FRACKING: MAY HELP TO DELIVER ENERGY SELF-SUFFICIENCY – BUT WITH HUGE CAVEATS
David Cameron recently announced that local authorities would receive all the business rates collected from shale gas schemes. With all the local authority funding cuts of late, this could be seen as a pure and simple bribe to encourage shale gas production, so what does it mean for the environment?
What is shale gas and fracking?
Shale is a finely grained sedimentary rock made up of layers of clay particles, interspersed with organic matter. Gas, typically 90% methane, can be retained in the shale in fractures, or adsorbed in the particles. The principal method of accessing this natural gas is via high-volume hydraulic fracturing (HVHF), commonly known as ‘fracking’. This involves a vertical well being drilled to the production zone, usually situated at a depth of 1.5 to 3km. On reaching the shale, the wellbore turns horizontally to expose a larger section of the shale. A ‘fracking fluid’ - consisting of sand, water and chemicals – is then injected at high pressure down the wellbore to fracture the horizontal section. This releases the natural gas into the production well, which is brought to the surface and collected together with the resulting ‘flowback water’.
Simple schematic of shale gas production (Source: ReFINE, 2013)
Shale gas production has dramatically changed the energy landscape in the United States, however scientific evidence indicates environmental implications arising from the process, so is it worth the risks?
Impacts on the water environment
Shale gas production requires large volumes of water and chemicals for the drilling and hydraulic fracturing. This leads to the production of significant quantities of wastewater, which must be managed and disposed of. A recent AMEC report has estimated that under the ‘high activity scenario’ (up to 120 well pads over a 20 year period) the water use of the UK shale gas industry could amount to 9 million m3 a year, which would represent around 18% of mains water currently supplied to the energy, water and waste sectors. This additional demand for water resources could exacerbate pressure on rivers and wetlands, particularly sensitive water bodies and those already suffering from over abstraction, such as chalk streams. Furthermore, under the same scenario up to 108 million m3 of wastewater would require treatment, which would place a significant burden on existing wastewater treatment infrastructure.
As with all drilling operations spills, blowouts and equipment failures are also issues that must be effectively mitigated. In addition, the release of methane during hydraulic fracturing can result in groundwater contamination, as well as induce seismic events. The possible impacts of hydraulic fracturing with regard to groundwater, if not correctly managed, are significant and potentially long lasting or even irreversible.

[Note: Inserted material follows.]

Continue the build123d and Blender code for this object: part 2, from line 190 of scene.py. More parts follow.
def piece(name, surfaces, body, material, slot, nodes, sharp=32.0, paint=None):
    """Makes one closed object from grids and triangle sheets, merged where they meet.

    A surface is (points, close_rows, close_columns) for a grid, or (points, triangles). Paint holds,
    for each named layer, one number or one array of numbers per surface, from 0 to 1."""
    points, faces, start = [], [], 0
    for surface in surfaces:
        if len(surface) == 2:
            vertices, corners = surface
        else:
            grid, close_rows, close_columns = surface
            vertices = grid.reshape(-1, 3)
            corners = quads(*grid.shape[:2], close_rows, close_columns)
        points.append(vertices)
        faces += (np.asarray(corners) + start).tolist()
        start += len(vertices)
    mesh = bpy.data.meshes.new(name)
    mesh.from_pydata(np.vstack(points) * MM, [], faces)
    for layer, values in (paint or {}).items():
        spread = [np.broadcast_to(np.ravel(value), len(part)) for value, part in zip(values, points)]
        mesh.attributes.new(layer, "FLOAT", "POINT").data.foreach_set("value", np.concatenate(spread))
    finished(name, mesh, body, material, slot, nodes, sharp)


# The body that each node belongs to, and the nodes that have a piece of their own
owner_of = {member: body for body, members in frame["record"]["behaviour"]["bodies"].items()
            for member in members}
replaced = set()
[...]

Habitat loss and fragmentation, and disturbance to wildlife
The drilling and hydraulic fracturing process can be a 24-hour/7-day operation with associated visual and noise disturbance, compounded by hundreds of truck movements required to shift equipment and wastes, including naturally occurring radioactive materials.
Each well pad occupies up to three hectares and with as many as 120 well pads proposed to be constructed and linked by infrastructure in the UK over the next two decades, if sited in the wrong place and/or constructed at the wrong time of year, impacts could be damaging to important and protected species. Site selection will be a key factor in minimising impacts on species and habitats.
Climate change impacts
The exploitation of shale gas diverts efforts away from the UK’s legally binding commitments to achieve an 80% reduction in greenhouse gas emissions by 2050. There is an ongoing debate about the relative leakage rate of methane into the atmosphere from the exploitation of shale gas in comparison to the emission rate from conventional gas. This is potentially important because a high leakage rate might mean that methane released by shale gas operations into the atmosphere could have a higher net greenhouse gas footprint than coal, for instance.
The S&TCUK, along with other conservation organisations including RSPB, is calling for the Government to ensure the regulatory framework applied to the industry is fit for purpose and provides sufficient protection to the natural environments. This includes:
- Avoid sensitive areas for wildlife and water resources by creating shale gas extraction exclusion zones.
- Make Environmental Impact Assessments (EIA)mandatory for shale gas extraction proposals.
- Require shale extraction companies to pay for a world-class regulatory regime.
- Prevent taxpayers from bearing the costs of accidental pollution.
- Make water companies statutory consultees in the planning process.
- Require all hydraulic fracturing operations to operate under a Groundwater Permit.
- Make sure the Best Available Techniques (BAT) for mine waste management are rigorously defined and regularly reviewed.
- Ensure full transparency of the shale gas industry and its environmental impact.
- Ensure monitoring and testing of shale gas operations is rigorous and independent.
- Minimise and monitor methane emissions.